• [TASK TO COMPLETE] Copy out every line that contains "handed".

Records:
——

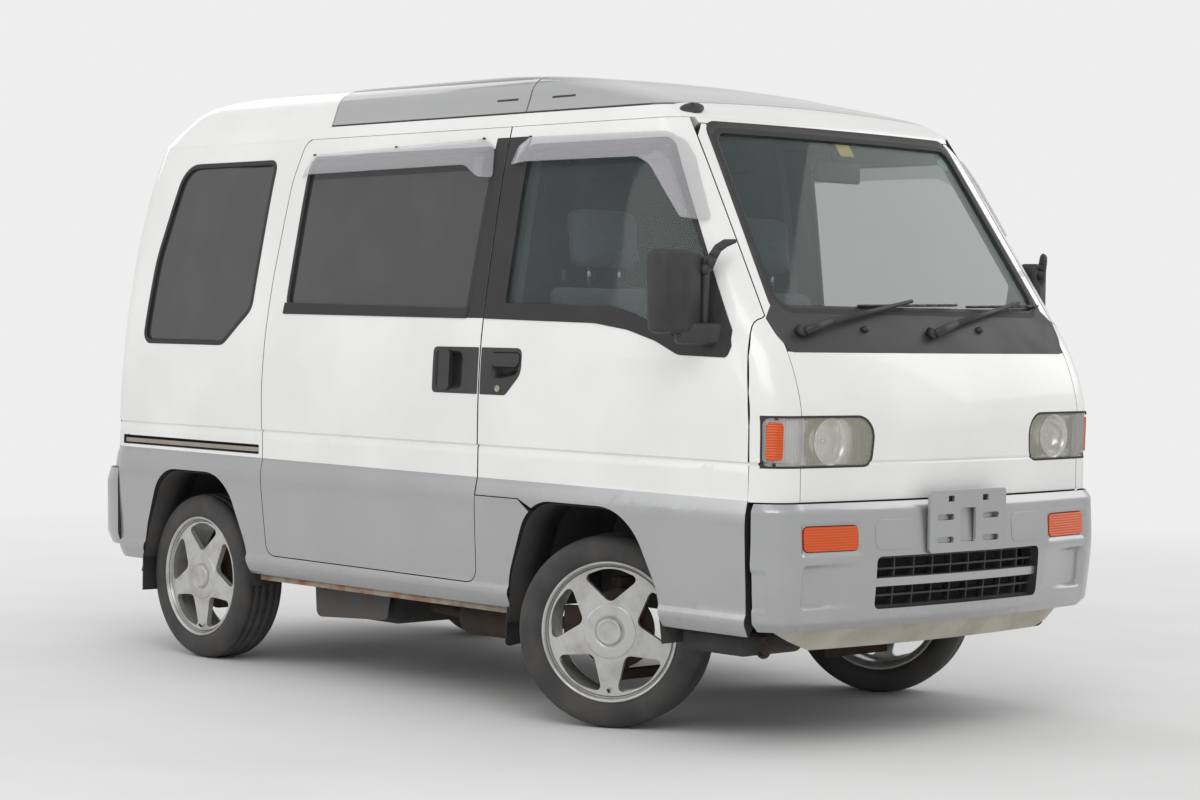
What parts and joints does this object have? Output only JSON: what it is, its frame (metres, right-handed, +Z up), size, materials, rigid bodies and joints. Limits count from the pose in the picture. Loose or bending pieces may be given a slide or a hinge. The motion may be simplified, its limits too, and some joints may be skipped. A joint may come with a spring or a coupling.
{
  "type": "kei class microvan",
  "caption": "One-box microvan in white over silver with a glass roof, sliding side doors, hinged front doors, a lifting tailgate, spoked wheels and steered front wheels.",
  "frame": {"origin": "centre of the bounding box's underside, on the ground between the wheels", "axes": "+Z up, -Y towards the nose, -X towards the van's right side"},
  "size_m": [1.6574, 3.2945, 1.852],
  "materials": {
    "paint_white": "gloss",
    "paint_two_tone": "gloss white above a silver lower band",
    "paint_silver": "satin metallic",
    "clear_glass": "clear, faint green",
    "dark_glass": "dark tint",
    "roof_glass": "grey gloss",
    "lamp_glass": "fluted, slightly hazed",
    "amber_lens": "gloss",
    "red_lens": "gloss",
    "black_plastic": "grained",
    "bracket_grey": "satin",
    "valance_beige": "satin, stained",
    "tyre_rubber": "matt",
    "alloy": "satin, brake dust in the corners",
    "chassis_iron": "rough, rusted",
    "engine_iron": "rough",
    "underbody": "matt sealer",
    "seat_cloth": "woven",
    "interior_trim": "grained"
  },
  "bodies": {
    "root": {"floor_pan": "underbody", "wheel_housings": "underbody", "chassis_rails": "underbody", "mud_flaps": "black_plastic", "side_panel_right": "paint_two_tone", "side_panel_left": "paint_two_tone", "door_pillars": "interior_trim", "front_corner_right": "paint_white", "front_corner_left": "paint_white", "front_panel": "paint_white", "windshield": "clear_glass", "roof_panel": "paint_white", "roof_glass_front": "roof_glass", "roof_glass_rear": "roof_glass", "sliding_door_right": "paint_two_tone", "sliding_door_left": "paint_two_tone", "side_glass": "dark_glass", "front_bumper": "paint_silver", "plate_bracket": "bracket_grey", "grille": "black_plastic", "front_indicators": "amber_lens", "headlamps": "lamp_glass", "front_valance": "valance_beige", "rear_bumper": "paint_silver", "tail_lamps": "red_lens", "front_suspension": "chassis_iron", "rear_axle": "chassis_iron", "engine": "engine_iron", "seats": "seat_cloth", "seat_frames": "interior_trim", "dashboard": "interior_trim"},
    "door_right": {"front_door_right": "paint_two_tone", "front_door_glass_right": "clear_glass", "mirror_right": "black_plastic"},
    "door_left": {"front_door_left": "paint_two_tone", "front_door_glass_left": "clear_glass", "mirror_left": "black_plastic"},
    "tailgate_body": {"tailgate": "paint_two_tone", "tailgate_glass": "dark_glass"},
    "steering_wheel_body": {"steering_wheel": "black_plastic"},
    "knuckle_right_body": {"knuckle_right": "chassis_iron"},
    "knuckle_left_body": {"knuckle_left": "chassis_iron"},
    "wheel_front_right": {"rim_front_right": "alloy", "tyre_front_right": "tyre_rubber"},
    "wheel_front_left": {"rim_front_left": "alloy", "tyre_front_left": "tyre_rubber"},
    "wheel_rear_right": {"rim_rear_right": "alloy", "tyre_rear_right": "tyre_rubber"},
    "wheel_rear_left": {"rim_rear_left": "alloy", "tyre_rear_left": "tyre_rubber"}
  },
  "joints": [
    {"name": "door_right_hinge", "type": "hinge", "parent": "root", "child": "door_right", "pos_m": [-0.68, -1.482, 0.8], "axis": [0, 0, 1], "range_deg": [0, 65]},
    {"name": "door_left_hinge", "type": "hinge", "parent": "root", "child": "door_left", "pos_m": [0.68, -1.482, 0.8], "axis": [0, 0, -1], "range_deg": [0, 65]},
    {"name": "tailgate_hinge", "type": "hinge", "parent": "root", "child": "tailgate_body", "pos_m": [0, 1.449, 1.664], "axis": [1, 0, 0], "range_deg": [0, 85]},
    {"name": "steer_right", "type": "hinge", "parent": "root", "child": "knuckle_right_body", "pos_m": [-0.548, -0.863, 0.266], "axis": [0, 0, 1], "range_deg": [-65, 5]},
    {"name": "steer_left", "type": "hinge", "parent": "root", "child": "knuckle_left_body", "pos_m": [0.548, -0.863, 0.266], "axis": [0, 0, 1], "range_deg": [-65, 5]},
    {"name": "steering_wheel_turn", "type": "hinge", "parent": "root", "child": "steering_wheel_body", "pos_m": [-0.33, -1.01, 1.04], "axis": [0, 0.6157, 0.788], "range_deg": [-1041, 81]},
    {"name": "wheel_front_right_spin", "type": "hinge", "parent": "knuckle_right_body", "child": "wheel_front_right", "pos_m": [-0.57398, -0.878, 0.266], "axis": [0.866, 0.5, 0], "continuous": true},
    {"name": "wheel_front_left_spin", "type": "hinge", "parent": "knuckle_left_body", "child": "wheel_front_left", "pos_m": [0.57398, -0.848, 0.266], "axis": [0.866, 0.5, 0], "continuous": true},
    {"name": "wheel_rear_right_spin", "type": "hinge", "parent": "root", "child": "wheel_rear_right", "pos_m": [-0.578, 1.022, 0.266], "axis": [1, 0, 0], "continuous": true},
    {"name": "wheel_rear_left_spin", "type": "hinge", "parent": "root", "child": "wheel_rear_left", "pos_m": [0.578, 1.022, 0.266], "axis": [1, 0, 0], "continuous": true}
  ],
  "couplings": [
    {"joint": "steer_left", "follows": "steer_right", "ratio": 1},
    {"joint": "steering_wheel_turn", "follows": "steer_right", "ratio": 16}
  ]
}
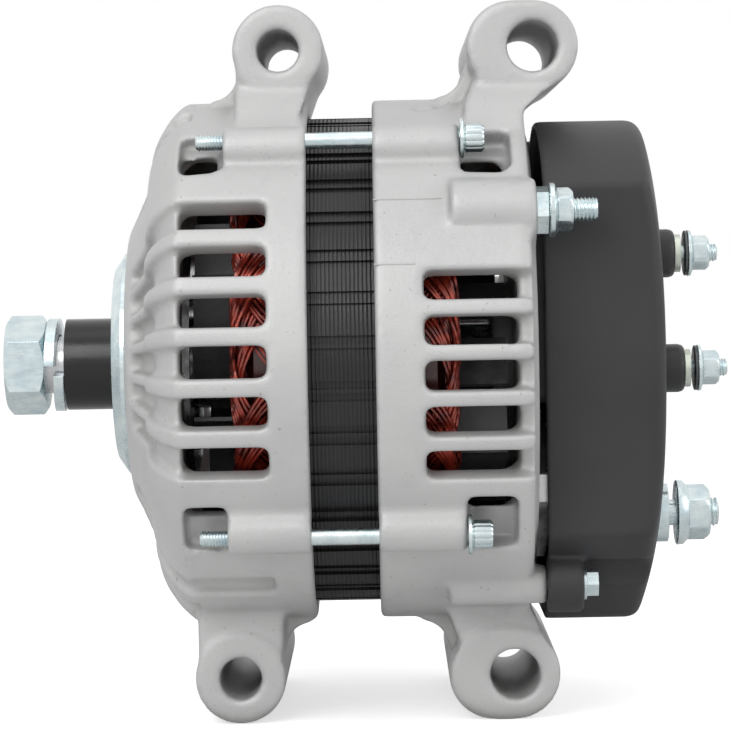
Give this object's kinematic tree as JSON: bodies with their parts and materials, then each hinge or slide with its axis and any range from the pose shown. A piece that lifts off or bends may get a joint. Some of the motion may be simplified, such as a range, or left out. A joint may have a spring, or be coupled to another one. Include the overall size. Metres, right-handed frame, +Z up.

——

• [WRITTEN ANSWER]
What parts and joints does this object have? Output only JSON: what it is, its frame (metres, right-handed, +Z up), size, materials, rigid bodies and joints. Limits count from the pose in the picture. Loose or bending pieces may be given a slide or a hinge. The motion may be simplified, its limits too, and some joints may be skipped. A joint may come with a spring or a coupling.
Give this object's kinematic tree as JSON: bodies with their parts and materials, then each hinge or slide with its axis and any range from the pose shown. A piece that lifts off or bends may get a joint. Some of the motion may be simplified, such as a range, or left out. A joint may have a spring, or be coupled to another one. Include the overall size. Metres, right-handed frame, +Z up.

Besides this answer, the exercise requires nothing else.